* OBJECTIVE
Print exactly those lines that run from the beginning of the data to the line bearing "cupped leaves on its bend.", inclusive.

* DATA EXTRACT

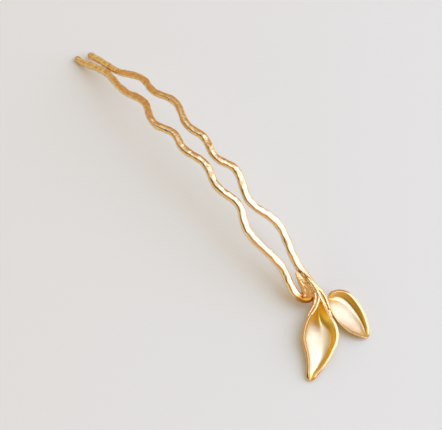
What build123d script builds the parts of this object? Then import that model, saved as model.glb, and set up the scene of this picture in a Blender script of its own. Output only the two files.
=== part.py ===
"""A two-pronged hair pin of wavy hammered wire with a cast sprig of two cupped leaves on its bend.

X runs from the prong tips to the leaves, Y to the upper prong, and Z is up from the surface it lies on.
The pin is arched to follow the head, so it rests on its two prong tips and on the undersides of the leaves.
The wire, the twig and the leaves are soldered and plated together, so they are one solid.
"""
import os
from math import cos, pi, sin

from build123d import *

# The wire pin
pin_length = 57.85  # prong tips to the outside of the bend
arch_rise = 10.3  # height of the arch over the prong tips
wave_reach = 2.7  # centre of the pin to a prong's centre at the widest wave
wire_width = 1.5  # across the hammered wire at the bend
tip_width = 1.15  # across the hammered wire at the prong tips
wire_thickness = 1.1
tip_round = 0.45  # length over which a prong tip is rounded off

# The cast sprig
stem_length = 4.6  # blunt start of the twig to the outside of the bend
stem_width = 2.0
stem_height = 1.5
stem_lift = 0.35  # middle of the twig over the middle of the wire
stem_inset = 0.5  # middle of the blunt start beside the upper prong's middle
neck_width = 1.3  # each of the two necks between the twig and a leaf
neck_height = 1.1
neck_reach = 0.07  # share of a leaf's length that its neck runs into it
leaf_wall = 0.5

front_leaf_length = 12.9
front_leaf_width = 5.0  # between the insides of its rims
front_leaf_height = 3.0  # highest rim over the surface below
front_leaf_turn = -46.5  # degrees from the pin's line
front_leaf_gap = 1.6  # middle of the bend to the start of the leaf
front_leaf_offset = 0.25  # the leaf's start to the side of the pin's line

side_leaf_length = 8.7
side_leaf_width = 3.9
side_leaf_height = 3.1
side_leaf_turn = 9.5
side_leaf_gap = 2.1
side_leaf_offset = 1.75

# Arch: share of the way from tips to bend, share of the rise
ARCH = [
    (0.00, 0.000),
    (0.15, 0.585),
    (0.30, 0.935),
    (0.45, 1.000),
    (0.60, 0.925),
    (0.75, 0.740),
    (0.88, 0.455),
    (1.00, 0.140),
]

# Waves: share of the way from tips to bend, share of the wave's reach
LOWER_PRONG = [
    (-0.009, 0.37),
    (0.095, 0.25),
    (0.215, 0.67),
    (0.279, 0.44),
    (0.360, 1.00),
    (0.426, 0.54),
    (0.471, 0.75),
    (0.548, 0.36),
    (0.618, 0.69),
    (0.689, 0.35),
    (0.770, 0.91),
    (0.895, 0.47),
    (0.960, 0.67),
]
UPPER_PRONG = [
    (0.009, 0.38),
    (0.128, 0.22),
    (0.215, 0.74),
    (0.272, 0.53),
    (0.344, 0.93),
    (0.428, 0.45),
    (0.482, 0.70),
    (0.545, 0.43),
    (0.612, 0.90),
    (0.703, 0.33),
    (0.801, 0.91),
    (0.918, 0.47),
    (0.960, 0.50),
]

# Leaf sections: share along the leaf, then for the back and the front rim its share of the leaf's
# width and of its height, and for the valley its share of the width and of the height
FRONT_LEAF = [
    (0.00, 0.08, 1.00, -0.07, 0.97, 0.01, 0.74),
    (0.10, 0.21, 1.00, -0.11, 0.92, 0.06, 0.46),
    (0.20, 0.37, 1.00, -0.21, 0.85, 0.13, 0.29),
    (0.30, 0.55, 0.97, -0.30, 0.80, 0.22, 0.25),
    (0.40, 0.64, 0.92, -0.34, 0.75, 0.27, 0.26),
    (0.50, 0.64, 0.84, -0.34, 0.70, 0.29, 0.27),
    (0.60, 0.56, 0.74, -0.26, 0.65, 0.29, 0.28),
    (0.70, 0.46, 0.62, -0.17, 0.58, 0.25, 0.27),
    (0.80, 0.33, 0.50, -0.11, 0.50, 0.17, 0.25),
    (0.90, 0.15, 0.38, -0.09, 0.38, 0.07, 0.22),
    (1.00, 0.00, 0.25, -0.05, 0.25, -0.02, 0.18),
]
SIDE_LEAF = [
    (0.00, 0.20, 0.97, -0.08, 0.94, 0.06, 0.74),
    (0.05, 0.38, 1.00, -0.10, 0.89, 0.15, 0.65),
    (0.10, 0.52, 1.00, -0.16, 0.84, 0.25, 0.59),
    (0.19, 0.64, 0.99, -0.25, 0.77, 0.38, 0.53),
    (0.30, 0.67, 0.95, -0.36, 0.72, 0.43, 0.47),
    (0.45, 0.62, 0.86, -0.45, 0.67, 0.42, 0.39),
    (0.60, 0.53, 0.75, -0.455, 0.63, 0.36, 0.32),
    (0.74, 0.39, 0.62, -0.40, 0.57, 0.27, 0.27),
    (0.86, 0.22, 0.48, -0.28, 0.47, 0.12, 0.23),
    (1.00, -0.03, 0.24, -0.07, 0.24, -0.05, 0.18),
]

# How round a leaf's wall is, from 1 for a flat slope: back side, front side
FRONT_ROUND = (2.2, 1.4)
SIDE_ROUND = (2.2, 1.3)

# How square the wire's and the twig's section is: 1 is an ellipse, less is squarer
section_squareness = 0.75

# How finely the faceted solids are cut
stations_per_prong = 56
stations_in_bend = 14
wire_sides = 8
stem_sections = 4
neck_sides = 8
leaf_sections = 16
leaf_steps = 4  # facets from the valley to a rim

centre_length = pin_length - wire_width / 2
tip_height = wire_thickness / 2
prong_reach = wave_reach * UPPER_PRONG[-1][1]  # the upper prong's side of the bend


def eased(rows, share):
    """A value between two rows, level at each row, so the rows are the crests of the waves."""
    for low, high in zip(rows, rows[1:]):
        if share <= high[0]:
            part = (share - low[0]) / (high[0] - low[0])
            return low[1] + (high[1] - low[1]) * (1 - cos(pi * part)) / 2
    return rows[-1][1]


def smooth(rows, share, column=1):
    """A value between two rows, on a smooth curve through all the rows of that column."""
    share = min(max(share, rows[0][0]), rows[-1][0])
    last = len(rows) - 1
    i = next(k for k in range(last) if share <= rows[k + 1][0])

    def slope(k):
        before, after = rows[max(k - 1, 0)], rows[min(k + 1, last)]
        return (after[column] - before[column]) / (after[0] - before[0])

    span = rows[i + 1][0] - rows[i][0]
    t = (share - rows[i][0]) / span
    start, end = rows[i][column], rows[i + 1][column]
    return (
        start * (2 * t**3 - 3 * t**2 + 1)
        + slope(i) * span * (t**3 - 2 * t**2 + t)
        + end * (3 * t**2 - 2 * t**3)
        + slope(i + 1) * span * (t**3 - t**2)
    )


def arch_height(x):
    """Height of the wire's centre over the surface."""
    return tip_height + arch_rise * smooth(ARCH, x / centre_length)


def prong_line(rows, side):
    """Plan of one prong from its tip to the far point of the bend."""
    start, end = rows[0][0], rows[-1][0]
    shares = [start + (end - start) * k / stations_per_prong for k in range(stations_per_prong + 1)]
    plan = [(share * centre_length, side * wave_reach * eased(rows, share)) for share in shares]
    bend_x, bend_y = plan[-1]
    steps = stations_in_bend // 2
    for k in range(1, steps + 1):
        turn = pi / 2 * k / steps
        plan.append((bend_x + (centre_length - bend_x) * sin(turn), bend_y * cos(turn)))
    return plan


def wire_line():
    """The wire's centre from the lower prong's tip round the bend to the upper prong's tip."""
    plan = prong_line(LOWER_PRONG, -1) + prong_line(UPPER_PRONG, 1)[-2::-1]
    line = [Vector(x, y, arch_height(x)) for x, y in plan]
    first = line[0] + (line[0] - line[1]).normalized() * tip_round
    last = line[-1] + (line[-1] - line[-2]).normalized() * tip_round
    return [first] + line + [last]


def ring(centre, ahead, width, height, sides):
    """A flattened round section square to its line, as a list of points."""
    along = ahead.normalized()
    across = Vector(0, 0, 1).cross(along).normalized()
    up = along.cross(across)

    def bulge(value):
        return (1 if value > 0 else -1) * abs(value) ** section_squareness

    turns = [2 * pi * (k + 0.5) / sides for k in range(sides)]
    return [centre + across * (width / 2 * bulge(cos(t))) + up * (height / 2 * bulge(sin(t))) for t in turns]


def faceted(triangles):
    """A solid from its triangles."""
    return Solid(Shell([Face(Wire.make_polygon(corners, close=True)) for corners in triangles]))


def strips(rings):
    """The triangles between closed rings of equally many points."""
    triangles = []
    for one, two in zip(rings, rings[1:]):
        for k in range(len(one)):
            m = (k + 1) % len(one)
            triangles += [(one[k], one[m], two[m]), (one[k], two[m], two[k])]
    return triangles


def tube(line, widths, heights, sides):
    """A faceted tube along a line of points, closed with a fan at each end."""
    rings = []
    for k, centre in enumerate(line):
        ahead = line[min(k + 1, len(line) - 1)] - line[max(k - 1, 0)]
        rings.append(ring(centre, ahead, widths[k], heights[k], sides))
    triangles = strips(rings)
    for centre, end, order in ((line[0], rings[0], 1), (line[-1], rings[-1], -1)):
        for k in range(sides):
            near, far = (end[k], end[(k + 1) % sides])[::order]
            triangles.append((centre, far, near))
    return faceted(triangles)


def wavy_wire():
    """The hammered wire, wider at the bend than at the tips, with its two ends rounded off."""
    line = wire_line()
    widths = [tip_width + (wire_width - tip_width) * max(point.X, 0) / centre_length for point in line]
    heights = [wire_thickness] * len(line)
    for end in (0, -1):
        widths[end] /= 2
        heights[end] /= 2
    return tube(line, widths, heights, wire_sides)


def leaf_frame(length, turn, gap, side):
    """Places a point given along, beside and above a leaf into the pin's frame."""
    start = Vector(centre_length + gap, side, 0)
    along = Vector(length, 0, 0).rotate(Axis.Z, turn)
    beside = Vector(0, 1, 0).rotate(Axis.Z, turn)
    return lambda share, reach, height: start + along * share + beside * reach + Vector(0, 0, height)


def leaf_section(rows, share, width, height, roundness, place):
    """The inside of a leaf at one place along it, from its back rim through the valley to its front rim."""
    back, back_top, front, front_top, valley, floor = (smooth(rows, share, column) for column in range(1, 7))
    section = []
    for step in range(-leaf_steps, leaf_steps + 1):
        part = abs(step) / leaf_steps
        rim, top, round_by = (back, back_top, roundness[0]) if step < 0 else (front, front_top, roundness[1])
        reach = valley + (rim - valley) * (1 - (1 - part) ** round_by)
        section.append(place(share, reach * width, (floor + (top - floor) * part**round_by) * height))
    return section


def cupped_leaf(rows, width, height, roundness, place):
    """A thin cup: its inside from the sections, and its outside one wall away."""
    shares = [k / leaf_sections for k in range(leaf_sections + 1)]
    inside = [leaf_section(rows, share, width, height, roundness, place) for share in shares]
    columns = len(inside[0])
    outside = []
    for i, section in enumerate(inside):
        outer = []
        for j, point in enumerate(section):
            along = inside[min(i + 1, leaf_sections)][j] - inside[max(i - 1, 0)][j]
            across = section[min(j + 1, columns - 1)] - section[max(j - 1, 0)]
            outer.append(point + along.cross(across).normalized() * leaf_wall)
        outside.append(outer)
    triangles = strips([inner + outer[::-1] for inner, outer in zip(inside, outside)])
    for inner, outer, order in ((inside[0], outside[0], 1), (inside[-1], outside[-1], -1)):
        for k in range(columns - 1):
            triangles.append((inner[k], outer[k], inner[k + 1])[::order])
            triangles.append((inner[k + 1], outer[k], outer[k + 1])[::order])
    return faceted(triangles)


def stem_point(share):
    """The twig's middle, from its blunt start on the upper prong to the far point of the bend."""
    x = pin_length - stem_length + (stem_length - wire_width / 2) * share
    return Vector(x, prong_reach - stem_inset * (1 - share), arch_height(x) + stem_lift)


front_place = leaf_frame(front_leaf_length, front_leaf_turn, front_leaf_gap, front_leaf_offset)
side_place = leaf_frame(side_leaf_length, side_leaf_turn, side_leaf_gap, side_leaf_offset)

with BuildPart() as pin_wire:
    add(wavy_wire())

with BuildPart() as front_leaf:
    add(cupped_leaf(FRONT_LEAF, front_leaf_width, front_leaf_height, FRONT_ROUND, front_place))

with BuildPart() as side_leaf:
    add(cupped_leaf(SIDE_LEAF, side_leaf_width, side_leaf_height, SIDE_ROUND, side_place))

with BuildPart() as stem:
    trunk = [stem_point(k / stem_sections) for k in range(stem_sections)]
    add(tube(trunk, [stem_width] * len(trunk), [stem_height] * len(trunk), neck_sides))
    seats = (
        (front_place, FRONT_LEAF, front_leaf_height),
        (side_place, SIDE_LEAF, side_leaf_height),
    )
    for place, rows, height in seats:
        seat = place(neck_reach, 0, rows[0][6] * height)
        neck = [trunk[-2], trunk[-1], (trunk[-1] + seat) / 2, seat]
        add(tube(neck, [neck_width] * len(neck), [neck_height] * len(neck), neck_sides))

with BuildPart() as leaf_hair_pin:
    for piece in (pin_wire, stem, front_leaf, side_leaf):
        add(piece.part)

box = leaf_hair_pin.part.bounding_box()
middle = box.center()
leaf_hair_pin.part.position = Vector(-middle.X, -middle.Y, -box.min.Z)
leaf_hair_pin.part.label = "leaf_hair_pin"

os.makedirs("parts", exist_ok=True)
export_step(leaf_hair_pin.part, "parts/leaf_hair_pin.step")
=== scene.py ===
"""A gold-plated hair pin: one wavy hammered wire with two prongs, and a cast sprig of leaves on its bend.

Shapes are worked out in millimetres in the pin's own frame: X from the prong tips to the leaves, Y to the
upper prong, Z up from the surface. into_part() then puts a finished mesh in the part's frame, in metres.
"""
from math import atan2, cos, exp, pi, radians, sin, sqrt

import bmesh
import bpy
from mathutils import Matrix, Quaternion, Vector, noise


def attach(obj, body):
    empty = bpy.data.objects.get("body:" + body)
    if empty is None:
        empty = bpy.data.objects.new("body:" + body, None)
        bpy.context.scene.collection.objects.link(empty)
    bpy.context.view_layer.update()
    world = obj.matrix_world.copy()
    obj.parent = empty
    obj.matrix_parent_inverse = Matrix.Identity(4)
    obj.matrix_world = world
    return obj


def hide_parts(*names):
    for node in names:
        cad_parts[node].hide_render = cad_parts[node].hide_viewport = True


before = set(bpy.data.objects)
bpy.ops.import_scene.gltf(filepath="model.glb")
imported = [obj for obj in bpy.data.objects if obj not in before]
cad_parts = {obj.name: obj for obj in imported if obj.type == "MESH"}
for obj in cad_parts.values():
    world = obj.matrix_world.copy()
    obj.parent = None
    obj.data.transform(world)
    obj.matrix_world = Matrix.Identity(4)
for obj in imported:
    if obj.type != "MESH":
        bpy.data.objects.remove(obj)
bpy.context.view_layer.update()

MM = 0.001
PIN_ORIGIN = Vector((-33.553, 2.168, -0.057))  # the pin's own origin in the part's frame
BODY = "root"
NODE = "leaf_hair_pin"

# Camera: where it looks in the pin's frame, and from where
LOOKS_AT = Vector((36.47, -0.89, 0.0))
CAMERA_AZIMUTH = 38.36
CAMERA_ELEVATION = 63.9
CAMERA_ROLL = 11.8
CAMERA_DISTANCE = 360.8
SENSOR = 36.0
FOCAL_LENGTH = 179.2

# The wire pin
PIN_LENGTH = 57.85
ARCH_RISE = 10.3
WAVE_REACH = 2.7
WIRE_WIDTH = 1.5
TIP_WIDTH = 1.15
WIRE_THICKNESS = 1.1
TIP_ROUND = 0.45
CENTRE_LENGTH = PIN_LENGTH - WIRE_WIDTH / 2
TIP_HEIGHT = WIRE_THICKNESS / 2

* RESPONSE
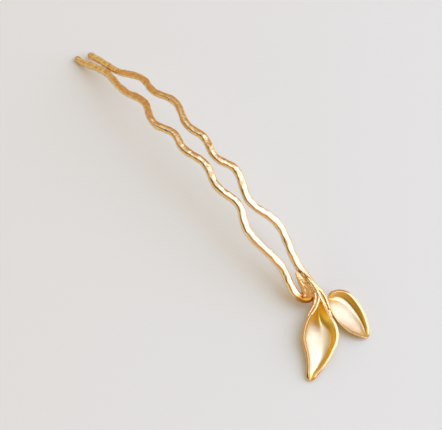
What build123d script builds the parts of this object? Then import that model, saved as model.glb, and set up the scene of this picture in a Blender script of its own. Output only the two files.
=== part.py ===
"""A two-pronged hair pin of wavy hammered wire with a cast sprig of two cupped leaves on its bend.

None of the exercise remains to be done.